**Goal**: Report each line of the data that includes the word "from".

*****

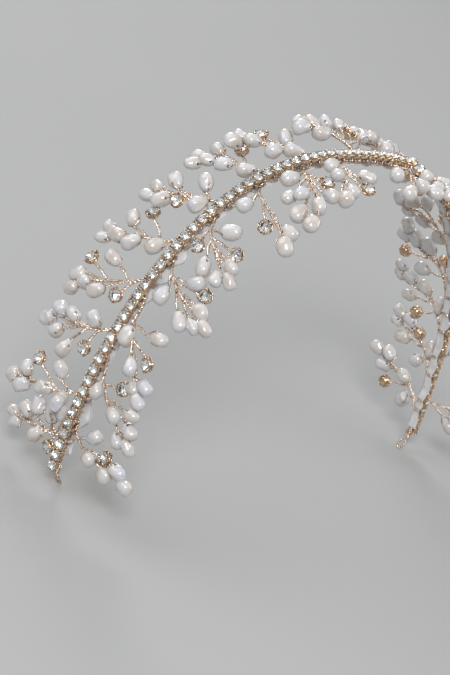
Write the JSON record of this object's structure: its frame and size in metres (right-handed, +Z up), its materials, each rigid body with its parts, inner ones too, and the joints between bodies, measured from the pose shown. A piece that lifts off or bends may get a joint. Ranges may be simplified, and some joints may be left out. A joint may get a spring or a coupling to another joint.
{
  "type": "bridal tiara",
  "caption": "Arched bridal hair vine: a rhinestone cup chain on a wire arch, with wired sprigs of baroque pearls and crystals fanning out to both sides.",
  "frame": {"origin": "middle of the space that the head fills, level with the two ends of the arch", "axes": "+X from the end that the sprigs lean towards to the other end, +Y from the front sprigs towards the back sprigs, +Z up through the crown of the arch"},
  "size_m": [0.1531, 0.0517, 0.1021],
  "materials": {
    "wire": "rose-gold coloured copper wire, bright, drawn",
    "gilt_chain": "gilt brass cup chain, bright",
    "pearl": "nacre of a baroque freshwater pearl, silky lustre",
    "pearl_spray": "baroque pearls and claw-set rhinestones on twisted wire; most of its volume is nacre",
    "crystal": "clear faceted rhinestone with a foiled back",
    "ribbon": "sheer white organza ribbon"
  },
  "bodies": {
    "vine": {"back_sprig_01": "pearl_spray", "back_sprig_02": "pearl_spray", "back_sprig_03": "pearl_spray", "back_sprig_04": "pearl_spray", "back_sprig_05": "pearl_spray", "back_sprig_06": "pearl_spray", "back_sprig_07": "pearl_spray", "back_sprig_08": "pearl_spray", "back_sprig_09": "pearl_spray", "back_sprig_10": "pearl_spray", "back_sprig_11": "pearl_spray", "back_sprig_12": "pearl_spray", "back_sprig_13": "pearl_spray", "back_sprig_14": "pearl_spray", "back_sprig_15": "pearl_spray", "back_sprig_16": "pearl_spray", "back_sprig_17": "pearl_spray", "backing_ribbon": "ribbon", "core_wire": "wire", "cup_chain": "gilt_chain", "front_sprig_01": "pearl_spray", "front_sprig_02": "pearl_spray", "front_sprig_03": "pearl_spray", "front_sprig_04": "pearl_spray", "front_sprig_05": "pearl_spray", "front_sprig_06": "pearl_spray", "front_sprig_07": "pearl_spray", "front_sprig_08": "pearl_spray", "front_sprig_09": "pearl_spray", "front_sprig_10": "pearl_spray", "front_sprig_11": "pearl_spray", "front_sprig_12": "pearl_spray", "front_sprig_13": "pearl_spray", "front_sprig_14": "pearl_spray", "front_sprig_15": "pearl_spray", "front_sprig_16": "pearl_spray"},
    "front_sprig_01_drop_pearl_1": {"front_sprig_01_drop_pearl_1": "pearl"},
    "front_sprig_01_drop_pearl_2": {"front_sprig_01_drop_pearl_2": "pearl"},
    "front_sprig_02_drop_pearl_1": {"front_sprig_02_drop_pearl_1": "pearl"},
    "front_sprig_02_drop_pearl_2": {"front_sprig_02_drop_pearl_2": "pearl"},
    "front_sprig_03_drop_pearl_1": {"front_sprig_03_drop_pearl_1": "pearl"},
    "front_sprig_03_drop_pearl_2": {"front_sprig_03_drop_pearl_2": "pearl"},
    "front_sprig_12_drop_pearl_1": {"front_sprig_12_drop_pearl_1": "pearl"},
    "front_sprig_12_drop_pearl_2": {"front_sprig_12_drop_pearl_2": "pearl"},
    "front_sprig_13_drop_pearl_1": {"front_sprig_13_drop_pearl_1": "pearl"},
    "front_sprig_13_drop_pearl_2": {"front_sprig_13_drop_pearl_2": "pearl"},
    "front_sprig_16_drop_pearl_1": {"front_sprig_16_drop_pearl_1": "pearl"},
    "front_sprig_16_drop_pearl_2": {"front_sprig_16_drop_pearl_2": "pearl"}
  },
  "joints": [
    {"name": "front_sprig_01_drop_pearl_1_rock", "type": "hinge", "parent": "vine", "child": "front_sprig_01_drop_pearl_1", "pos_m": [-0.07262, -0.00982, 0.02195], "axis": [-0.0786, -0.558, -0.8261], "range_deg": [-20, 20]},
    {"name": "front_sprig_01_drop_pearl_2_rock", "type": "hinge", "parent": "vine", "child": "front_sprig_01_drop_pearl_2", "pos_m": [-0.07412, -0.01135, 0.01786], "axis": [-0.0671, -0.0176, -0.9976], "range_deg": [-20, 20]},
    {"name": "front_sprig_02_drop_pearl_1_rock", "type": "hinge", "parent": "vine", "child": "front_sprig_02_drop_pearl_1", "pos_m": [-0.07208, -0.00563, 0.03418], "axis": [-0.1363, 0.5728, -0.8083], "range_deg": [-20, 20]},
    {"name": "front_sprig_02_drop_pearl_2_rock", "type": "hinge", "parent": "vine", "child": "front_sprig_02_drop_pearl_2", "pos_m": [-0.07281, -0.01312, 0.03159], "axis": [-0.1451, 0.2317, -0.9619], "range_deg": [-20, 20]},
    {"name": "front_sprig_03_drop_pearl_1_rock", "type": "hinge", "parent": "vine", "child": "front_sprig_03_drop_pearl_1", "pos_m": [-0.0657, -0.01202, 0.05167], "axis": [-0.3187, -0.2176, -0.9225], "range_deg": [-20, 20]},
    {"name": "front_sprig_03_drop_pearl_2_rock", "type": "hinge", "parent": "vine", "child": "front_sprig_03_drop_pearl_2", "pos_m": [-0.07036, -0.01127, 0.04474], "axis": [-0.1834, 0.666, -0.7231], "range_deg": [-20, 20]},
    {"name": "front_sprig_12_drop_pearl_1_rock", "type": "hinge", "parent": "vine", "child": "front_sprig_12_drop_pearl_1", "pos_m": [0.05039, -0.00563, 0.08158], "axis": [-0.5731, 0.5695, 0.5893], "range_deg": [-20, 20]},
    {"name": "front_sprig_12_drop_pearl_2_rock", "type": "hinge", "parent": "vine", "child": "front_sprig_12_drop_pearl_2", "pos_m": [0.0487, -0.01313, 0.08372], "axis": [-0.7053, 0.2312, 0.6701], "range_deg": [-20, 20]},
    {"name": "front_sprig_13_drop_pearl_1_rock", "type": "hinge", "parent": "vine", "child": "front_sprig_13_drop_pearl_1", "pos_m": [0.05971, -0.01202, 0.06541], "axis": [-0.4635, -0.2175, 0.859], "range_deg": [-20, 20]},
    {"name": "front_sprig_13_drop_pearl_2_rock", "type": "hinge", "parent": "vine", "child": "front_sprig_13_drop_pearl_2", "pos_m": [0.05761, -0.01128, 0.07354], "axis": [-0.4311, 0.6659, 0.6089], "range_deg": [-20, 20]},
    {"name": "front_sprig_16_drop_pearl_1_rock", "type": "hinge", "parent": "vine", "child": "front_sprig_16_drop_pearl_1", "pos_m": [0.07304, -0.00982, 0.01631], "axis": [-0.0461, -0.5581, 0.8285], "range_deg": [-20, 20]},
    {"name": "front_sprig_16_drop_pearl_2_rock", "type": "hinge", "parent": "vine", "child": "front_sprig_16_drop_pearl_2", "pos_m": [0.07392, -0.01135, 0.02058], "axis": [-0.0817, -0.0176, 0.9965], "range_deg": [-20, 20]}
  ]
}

*****

**The output**:
Write the JSON record of this object's structure: its frame and size in metres (right-handed, +Z up), its materials, each rigid body with its parts, inner ones too, and the joints between bodies, measured from the pose shown. A piece that lifts off or bends may get a joint. Ranges may be simplified, and some joints may be left out. A joint may get a spring or a coupling to another joint.
  "frame": {"origin": "middle of the space that the head fills, level with the two ends of the arch", "axes": "+X from the end that the sprigs lean towards to the other end, +Y from the front sprigs towards the back sprigs, +Z up through the crown of the arch"},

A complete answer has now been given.